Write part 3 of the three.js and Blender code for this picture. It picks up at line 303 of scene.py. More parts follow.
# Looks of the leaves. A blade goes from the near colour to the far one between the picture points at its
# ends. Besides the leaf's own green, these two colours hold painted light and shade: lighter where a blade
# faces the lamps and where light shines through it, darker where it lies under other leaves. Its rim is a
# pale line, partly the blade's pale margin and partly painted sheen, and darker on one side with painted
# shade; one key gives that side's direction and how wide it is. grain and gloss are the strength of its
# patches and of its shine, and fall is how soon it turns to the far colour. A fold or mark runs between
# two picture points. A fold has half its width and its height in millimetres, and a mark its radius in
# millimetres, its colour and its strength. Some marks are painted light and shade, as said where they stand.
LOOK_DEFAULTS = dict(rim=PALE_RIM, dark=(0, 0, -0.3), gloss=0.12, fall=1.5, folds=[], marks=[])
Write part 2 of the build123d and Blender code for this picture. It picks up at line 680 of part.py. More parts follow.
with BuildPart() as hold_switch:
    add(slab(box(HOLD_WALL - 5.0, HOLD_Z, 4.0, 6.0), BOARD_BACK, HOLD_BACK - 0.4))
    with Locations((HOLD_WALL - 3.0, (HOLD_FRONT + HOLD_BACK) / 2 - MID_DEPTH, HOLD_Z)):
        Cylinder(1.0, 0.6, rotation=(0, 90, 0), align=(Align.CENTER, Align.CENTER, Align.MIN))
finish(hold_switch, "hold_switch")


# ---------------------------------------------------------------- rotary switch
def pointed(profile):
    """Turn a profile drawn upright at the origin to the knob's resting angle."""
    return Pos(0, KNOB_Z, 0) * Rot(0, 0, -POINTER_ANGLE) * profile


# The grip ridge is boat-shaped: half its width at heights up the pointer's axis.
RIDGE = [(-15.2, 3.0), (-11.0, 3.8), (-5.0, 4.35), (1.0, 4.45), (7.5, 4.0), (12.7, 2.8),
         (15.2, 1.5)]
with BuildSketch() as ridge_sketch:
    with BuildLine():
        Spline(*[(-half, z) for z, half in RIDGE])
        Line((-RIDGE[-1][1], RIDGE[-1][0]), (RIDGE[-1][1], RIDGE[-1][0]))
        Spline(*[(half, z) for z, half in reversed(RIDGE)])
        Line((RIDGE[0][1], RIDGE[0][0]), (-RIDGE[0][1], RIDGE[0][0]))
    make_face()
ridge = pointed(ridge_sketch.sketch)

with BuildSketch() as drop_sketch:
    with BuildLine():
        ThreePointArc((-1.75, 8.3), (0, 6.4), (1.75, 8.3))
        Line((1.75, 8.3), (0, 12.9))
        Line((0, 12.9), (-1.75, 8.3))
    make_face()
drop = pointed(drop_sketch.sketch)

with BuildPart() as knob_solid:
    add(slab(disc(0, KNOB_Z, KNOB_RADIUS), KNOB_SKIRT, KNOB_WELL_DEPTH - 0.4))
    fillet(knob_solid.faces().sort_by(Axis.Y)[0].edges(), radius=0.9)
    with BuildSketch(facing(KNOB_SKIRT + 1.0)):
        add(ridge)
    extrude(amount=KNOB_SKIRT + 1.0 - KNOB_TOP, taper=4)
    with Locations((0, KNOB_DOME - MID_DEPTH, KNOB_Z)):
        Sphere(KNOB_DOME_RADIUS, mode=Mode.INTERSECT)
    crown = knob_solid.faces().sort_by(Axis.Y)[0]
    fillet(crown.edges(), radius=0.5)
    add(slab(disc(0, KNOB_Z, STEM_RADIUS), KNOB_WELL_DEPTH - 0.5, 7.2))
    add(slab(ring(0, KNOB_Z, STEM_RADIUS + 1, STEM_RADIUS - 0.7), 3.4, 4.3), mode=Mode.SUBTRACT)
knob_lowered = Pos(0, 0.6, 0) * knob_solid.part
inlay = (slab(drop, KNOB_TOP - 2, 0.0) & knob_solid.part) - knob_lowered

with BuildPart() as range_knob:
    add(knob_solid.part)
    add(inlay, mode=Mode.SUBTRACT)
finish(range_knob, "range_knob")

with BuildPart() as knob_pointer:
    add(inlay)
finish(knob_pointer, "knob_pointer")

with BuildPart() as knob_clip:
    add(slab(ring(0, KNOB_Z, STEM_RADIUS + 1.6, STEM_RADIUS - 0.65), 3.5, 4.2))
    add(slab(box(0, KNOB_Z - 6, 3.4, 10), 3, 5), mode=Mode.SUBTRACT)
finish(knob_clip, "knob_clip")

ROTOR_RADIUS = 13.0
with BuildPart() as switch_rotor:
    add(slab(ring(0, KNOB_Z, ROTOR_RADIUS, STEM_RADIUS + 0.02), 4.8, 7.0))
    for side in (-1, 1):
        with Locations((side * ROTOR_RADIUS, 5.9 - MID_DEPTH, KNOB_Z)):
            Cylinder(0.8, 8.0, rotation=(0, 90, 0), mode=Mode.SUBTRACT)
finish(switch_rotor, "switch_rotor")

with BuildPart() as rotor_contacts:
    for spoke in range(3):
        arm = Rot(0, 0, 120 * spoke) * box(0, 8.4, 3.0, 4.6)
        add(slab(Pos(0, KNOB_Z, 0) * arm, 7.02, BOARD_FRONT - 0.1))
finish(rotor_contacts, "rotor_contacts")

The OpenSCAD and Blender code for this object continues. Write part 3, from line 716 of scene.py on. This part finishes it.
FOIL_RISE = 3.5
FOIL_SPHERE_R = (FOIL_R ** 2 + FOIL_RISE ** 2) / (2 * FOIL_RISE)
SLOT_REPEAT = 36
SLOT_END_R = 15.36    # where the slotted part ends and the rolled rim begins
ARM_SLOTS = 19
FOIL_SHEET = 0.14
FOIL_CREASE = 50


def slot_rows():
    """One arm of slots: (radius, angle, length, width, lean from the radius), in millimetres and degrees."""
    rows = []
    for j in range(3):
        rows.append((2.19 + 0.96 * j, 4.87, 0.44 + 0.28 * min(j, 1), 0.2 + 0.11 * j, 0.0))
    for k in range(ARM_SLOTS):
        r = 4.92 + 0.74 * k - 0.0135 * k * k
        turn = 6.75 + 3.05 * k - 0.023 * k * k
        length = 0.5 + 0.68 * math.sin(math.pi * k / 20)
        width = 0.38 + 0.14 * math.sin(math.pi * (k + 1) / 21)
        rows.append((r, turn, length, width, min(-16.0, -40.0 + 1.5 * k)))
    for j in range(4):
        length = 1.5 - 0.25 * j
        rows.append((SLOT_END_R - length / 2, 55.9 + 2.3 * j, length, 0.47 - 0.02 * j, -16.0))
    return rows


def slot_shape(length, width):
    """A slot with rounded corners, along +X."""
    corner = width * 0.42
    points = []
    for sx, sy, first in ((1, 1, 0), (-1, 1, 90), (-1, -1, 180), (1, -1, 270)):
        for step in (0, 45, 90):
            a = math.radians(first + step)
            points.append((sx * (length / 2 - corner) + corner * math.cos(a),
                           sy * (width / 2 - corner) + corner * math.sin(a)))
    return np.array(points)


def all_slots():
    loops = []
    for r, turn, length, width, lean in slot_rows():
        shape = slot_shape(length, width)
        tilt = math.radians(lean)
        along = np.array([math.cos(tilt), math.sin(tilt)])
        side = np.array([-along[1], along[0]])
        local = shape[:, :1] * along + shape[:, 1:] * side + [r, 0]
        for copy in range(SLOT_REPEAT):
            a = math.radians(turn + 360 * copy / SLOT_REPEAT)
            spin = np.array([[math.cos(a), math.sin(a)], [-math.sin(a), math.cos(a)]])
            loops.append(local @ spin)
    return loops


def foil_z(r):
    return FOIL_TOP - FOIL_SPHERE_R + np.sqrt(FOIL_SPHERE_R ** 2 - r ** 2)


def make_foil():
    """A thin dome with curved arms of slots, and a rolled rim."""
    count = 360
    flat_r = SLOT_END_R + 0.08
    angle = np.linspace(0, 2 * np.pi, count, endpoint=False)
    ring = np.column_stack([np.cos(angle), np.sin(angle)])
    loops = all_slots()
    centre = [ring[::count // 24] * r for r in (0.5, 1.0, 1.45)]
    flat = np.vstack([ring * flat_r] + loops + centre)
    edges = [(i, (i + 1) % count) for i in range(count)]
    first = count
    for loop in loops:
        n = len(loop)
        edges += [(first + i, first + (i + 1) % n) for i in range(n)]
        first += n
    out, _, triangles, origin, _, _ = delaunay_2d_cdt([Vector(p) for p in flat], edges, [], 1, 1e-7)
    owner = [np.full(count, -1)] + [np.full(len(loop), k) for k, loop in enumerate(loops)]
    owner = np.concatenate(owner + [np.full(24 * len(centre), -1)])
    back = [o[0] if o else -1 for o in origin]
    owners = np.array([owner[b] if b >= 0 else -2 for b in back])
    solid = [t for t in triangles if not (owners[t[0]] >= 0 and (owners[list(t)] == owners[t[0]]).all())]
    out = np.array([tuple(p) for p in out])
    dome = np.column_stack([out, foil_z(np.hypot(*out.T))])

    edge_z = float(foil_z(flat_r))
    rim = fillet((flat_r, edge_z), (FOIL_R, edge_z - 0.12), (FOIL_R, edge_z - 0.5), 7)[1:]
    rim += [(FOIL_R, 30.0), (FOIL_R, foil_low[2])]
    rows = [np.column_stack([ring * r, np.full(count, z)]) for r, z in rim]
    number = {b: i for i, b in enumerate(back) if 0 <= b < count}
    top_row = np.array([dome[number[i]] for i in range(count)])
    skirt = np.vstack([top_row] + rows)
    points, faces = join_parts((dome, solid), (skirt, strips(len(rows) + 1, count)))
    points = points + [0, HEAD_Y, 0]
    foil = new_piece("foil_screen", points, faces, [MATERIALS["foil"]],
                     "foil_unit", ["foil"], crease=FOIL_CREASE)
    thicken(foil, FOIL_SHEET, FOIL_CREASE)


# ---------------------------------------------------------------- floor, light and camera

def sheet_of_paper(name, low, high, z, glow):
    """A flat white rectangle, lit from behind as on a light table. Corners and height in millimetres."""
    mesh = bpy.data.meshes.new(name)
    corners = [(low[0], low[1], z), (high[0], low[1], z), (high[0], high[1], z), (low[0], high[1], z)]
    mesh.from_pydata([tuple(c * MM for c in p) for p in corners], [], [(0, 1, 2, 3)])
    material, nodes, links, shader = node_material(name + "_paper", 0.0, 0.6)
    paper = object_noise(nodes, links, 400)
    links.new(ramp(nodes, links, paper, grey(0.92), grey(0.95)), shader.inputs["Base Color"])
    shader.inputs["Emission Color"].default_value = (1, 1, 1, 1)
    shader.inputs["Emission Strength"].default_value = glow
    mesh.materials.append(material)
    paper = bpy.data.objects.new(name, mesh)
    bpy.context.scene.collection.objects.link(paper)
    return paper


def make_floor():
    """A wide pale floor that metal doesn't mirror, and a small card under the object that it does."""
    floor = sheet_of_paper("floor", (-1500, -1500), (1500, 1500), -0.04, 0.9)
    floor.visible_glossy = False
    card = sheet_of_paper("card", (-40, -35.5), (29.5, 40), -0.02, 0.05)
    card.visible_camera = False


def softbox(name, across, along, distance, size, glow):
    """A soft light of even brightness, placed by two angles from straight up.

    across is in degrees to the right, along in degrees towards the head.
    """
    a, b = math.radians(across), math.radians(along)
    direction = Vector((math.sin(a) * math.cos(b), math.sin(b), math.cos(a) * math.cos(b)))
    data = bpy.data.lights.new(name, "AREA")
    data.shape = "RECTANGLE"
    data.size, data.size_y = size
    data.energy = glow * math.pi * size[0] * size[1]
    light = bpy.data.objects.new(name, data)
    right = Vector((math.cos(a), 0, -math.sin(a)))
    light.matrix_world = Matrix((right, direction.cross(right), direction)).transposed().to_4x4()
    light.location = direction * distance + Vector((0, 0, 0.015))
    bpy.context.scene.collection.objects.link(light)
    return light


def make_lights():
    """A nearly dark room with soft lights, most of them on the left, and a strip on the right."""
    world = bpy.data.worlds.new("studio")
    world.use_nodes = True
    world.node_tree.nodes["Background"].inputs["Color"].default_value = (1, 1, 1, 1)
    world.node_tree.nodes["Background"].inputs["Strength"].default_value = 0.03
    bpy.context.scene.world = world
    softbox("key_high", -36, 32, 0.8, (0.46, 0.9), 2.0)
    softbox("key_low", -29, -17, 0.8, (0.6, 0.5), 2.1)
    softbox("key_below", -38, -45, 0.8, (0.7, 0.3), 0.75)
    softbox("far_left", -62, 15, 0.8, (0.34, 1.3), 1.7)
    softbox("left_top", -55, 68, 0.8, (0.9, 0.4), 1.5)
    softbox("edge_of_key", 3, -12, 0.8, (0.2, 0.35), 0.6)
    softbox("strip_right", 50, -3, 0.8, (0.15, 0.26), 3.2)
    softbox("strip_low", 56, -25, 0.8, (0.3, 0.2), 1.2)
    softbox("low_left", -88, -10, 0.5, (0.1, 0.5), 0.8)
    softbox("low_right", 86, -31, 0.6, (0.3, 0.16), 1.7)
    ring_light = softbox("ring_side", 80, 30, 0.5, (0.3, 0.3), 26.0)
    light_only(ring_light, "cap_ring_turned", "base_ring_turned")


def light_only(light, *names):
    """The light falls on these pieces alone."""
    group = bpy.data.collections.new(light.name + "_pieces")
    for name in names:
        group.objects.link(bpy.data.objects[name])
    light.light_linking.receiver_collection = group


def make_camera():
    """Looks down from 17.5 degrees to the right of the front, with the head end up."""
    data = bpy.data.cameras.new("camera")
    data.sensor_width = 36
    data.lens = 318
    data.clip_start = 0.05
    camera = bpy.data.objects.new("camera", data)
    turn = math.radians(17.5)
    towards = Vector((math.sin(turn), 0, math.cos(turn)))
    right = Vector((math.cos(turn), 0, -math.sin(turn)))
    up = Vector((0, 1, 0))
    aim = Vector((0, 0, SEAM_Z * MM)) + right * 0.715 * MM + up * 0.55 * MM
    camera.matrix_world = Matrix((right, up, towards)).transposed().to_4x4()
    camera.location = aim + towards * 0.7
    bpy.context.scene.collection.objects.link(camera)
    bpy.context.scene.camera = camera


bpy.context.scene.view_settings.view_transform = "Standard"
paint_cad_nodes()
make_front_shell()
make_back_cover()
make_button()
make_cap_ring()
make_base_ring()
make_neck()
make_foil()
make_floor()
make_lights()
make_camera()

### The problem
Above are the records; please copy exactly their first line and each line after it through the line containing "fall=1.5, folds=[], marks=[])", and no line after that.

### Reply to the task
Write part 3 of the three.js and Blender code for this picture. It picks up at line 303 of scene.py. More parts follow.
# Looks of the leaves. A blade goes from the near colour to the far one between the picture points at its
# ends. Besides the leaf's own green, these two colours hold painted light and shade: lighter where a blade
# faces the lamps and where light shines through it, darker where it lies under other leaves. Its rim is a
# pale line, partly the blade's pale margin and partly painted sheen, and darker on one side with painted
# shade; one key gives that side's direction and how wide it is. grain and gloss are the strength of its
# patches and of its shine, and fall is how soon it turns to the far colour. A fold or mark runs between
# two picture points. A fold has half its width and its height in millimetres, and a mark its radius in
# millimetres, its colour and its strength. Some marks are painted light and shade, as said where they stand.
LOOK_DEFAULTS = dict(rim=PALE_RIM, dark=(0, 0, -0.3), gloss=0.12, fall=1.5, folds=[], marks=[])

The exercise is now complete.